Jean Yvon a laissé un carnet manuscrit qui s’achève par deux rubriques avec des indications sur les récoltes et d’autres sur le prix du pain et du vin. Le carnet est donc un livre de raison dans lequel les gens tenaient leur compte et dans lequel les gens rédigeait les grands évènements de leur vie, ou encore des annotations concernant les prix. Son carnet possède une chronique des évènements s’étant déroulés dans sa paroisse (travaux de l’église, pèlerinages, fêtes, mariages et décès de proches, … Trop modeste pour administrer ma paroisse, Jean Yvon ne peut s’occuper de La Fabrique. Il fait donc ce travail à titre personnel mais il revient à mimer comme si il avait un rôle officiel dans la paroisse. Il raconte alors qu’il remplace un administrateur de La Fabrique illettré sans être pour autant un administrateur officiel puisque c’est réservé aux notables. L’écriture est un vecteur, un moyen de sortir de sa condition populaire.

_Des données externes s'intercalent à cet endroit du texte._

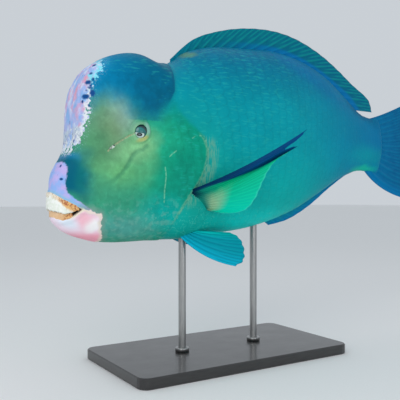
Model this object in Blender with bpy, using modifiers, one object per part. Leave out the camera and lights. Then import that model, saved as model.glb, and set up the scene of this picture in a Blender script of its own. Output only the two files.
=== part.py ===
"""A large adult green humphead parrotfish, life size, swimming slightly nose down on a plain stand.

The fish frame has its origin below the tip of the beak, x running to the tail, z up from the
lowest point of the belly, and the fish's left side at negative y. One empty carries the whole
fish from there to its place over the stand. All sizes are metres.
"""

import math

import bmesh
import bpy
import numpy as np
from mathutils import Matrix

# Overall sizes.
TOTAL_LENGTH = 1.10
BELLY_HEIGHT = 0.26
GAP = 0.0003

# The mesh of the body.
RINGS = 54
RING_POINTS = 32

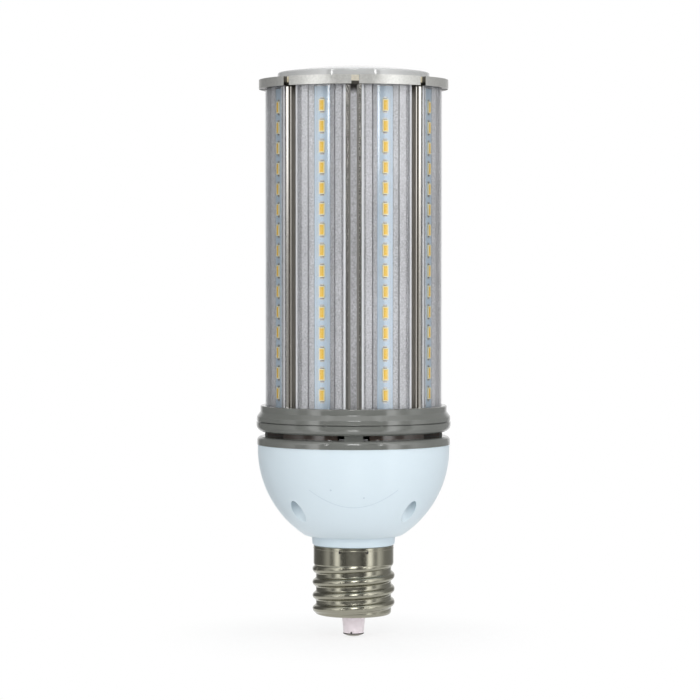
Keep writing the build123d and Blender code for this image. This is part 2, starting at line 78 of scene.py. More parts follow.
# small helpers for node trees
class Tree:
    def __init__(self, tree):
        self.tree = tree
        self.nodes = tree.nodes
        self.links = tree.links

    def add(self, kind, **settings):
        node = self.nodes.new(kind)
        for key, value in settings.items():
            setattr(node, key, value)
        return node

    def put(self, socket, value):
        if isinstance(value, bpy.types.NodeSocket):
            self.links.new(value, socket)
        else:
            socket.default_value = value

    def math(self, operation, first, second=None, third=None, clamp=False):
        node = self.add("ShaderNodeMath", operation=operation, use_clamp=clamp)
        for socket, value in zip(node.inputs, (first, second, third)):
            if value is not None:
                self.put(socket, value)
        return node.outputs[0]

    def ramp(self, value, low, high, toLow=0.0, toHigh=1.0, smooth=False):
        node = self.add("ShaderNodeMapRange", interpolation_type="SMOOTHSTEP" if smooth else "LINEAR")
        for socket, item in zip(node.inputs, (value, low, high, toLow, toHigh)):
            self.put(socket, item)
        return node.outputs[0]

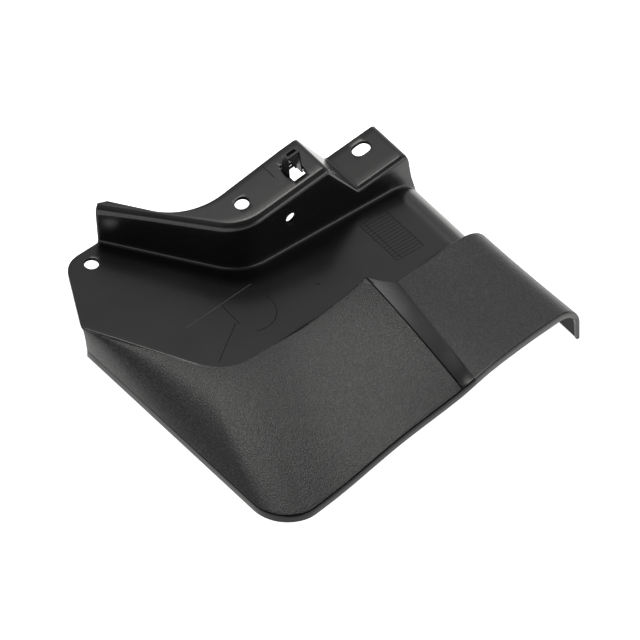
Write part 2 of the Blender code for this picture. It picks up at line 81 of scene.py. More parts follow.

L’artisan textile Louis Simon, issu du Maine, a laissé un récit de sa vie étudié par Anne Fillon. Il fait un récit de la vie au village à la fin du XVIII° siècle et sous la Révolution. A moment donné, il rédige une histoire d’amour au milieu de son récit du village. Ce roman d’amour autobiographique est le récit de sa rencontre avec sa future femme. Par contre, il a beaucoup rendu romanesque son  histoire d’amour contrarié (refus de son père, la trahison de celle qu’il aime, les coups de son concurrent, …). Il annonce alors qu’il a lu beaucoup de romans, mais point avec une aussi amère aventure. On a une circulation de la culture du haut vers le bas avec une forme d’imitation. Une autre interprétation est celle d’un roman d’amour et d’instruction. Simon parle beaucoup de l’importance d’une instruction en rappelant comment l’écrit est intervenu dans sa vie et lui permet de devenir syndic, puis maire sous la Révolution française. Le roman d’amour devient alors une démonstration de maîtrise dans les compétences de l’écriture qui va jusqu’à la capacité à fabriquer un roman d’amour avec sa vie. Il passe d’ailleurs d’artisan à maire puis aubergiste.

Jean Maillefer, marchand du XVII° siècle de la ville de Reims, tient un commerce étendu comme avec la Hollande, il a des vignes, un hôtel particulier qui lui permet d’héberger des hôtes prestigieux comme la reine mère Anne d’Autriche lors du sacre de son fils Louis XIV. Cependant, rapidement sourd, il écrit son autobiographie dans un seul manuscrit qu’il a tenu toute sa vie. Dans l’autobiographie et dans son journal, certains de ces thèmes reviennent souvent. D’abord il est indigne d’écrire car il n’est pas lettré et n’a pas de rôle public. Malgré sa surdité, il a un rôle public puisqu’il a donné à la ville de Reims sa belle maison et les hôtes qui y sont passés, il a aussi donné beaucoup d’enfants et enfin il fait du commerce ce qui aide à la prospérité publique. Ses considérations sur le commerce l’amène à deviser sur des considérations politiques : la guerre ruine le commerce. Il fait donc une critique cinglante de la politique guerrière de Louis XIV. Les bienfaits du commerce sont ruinés par les méfaits de la guerre. Grand lecteur, il annote ce qu’il lit et une des notations les plus cinglantes qu’il se fait vient d’une lecture, un pamphlet en faveur de la monarchie. Ainsi Maillefer lit un pamphlet pour le roi, le fiche et le critique. On a donc une activité critique par la note de lecture critique du pamphlet. Puisque c’est un journal privé, cela est possible. Cela revient avec la période de la Fronde où Maillefer dut héberger un groupe de soldats. Maillefer se plaint que ces soldats empêchaient les gens de rentrer chez lui où il tenait son commerce. Il va se plaindre auprès de la mairie en charge de cette situation et obtient gain de cause. Le discours qu’il y a tenu vient entre autre des réflexions qu’il a mené par ces annotations dans son livre.

Finalement on a une tension entre deux éléments d’analyse, ceux qui au sein du peuple se préoccupent d’avoir accès au livre, alors ceux là peuvent avoir une distinction sociale. D’autres qui ont déjà un statut aisé peuvent avoir un rapport à l’écriture qui conteste le pouvoir, ce dernier redoutant ces auteurs.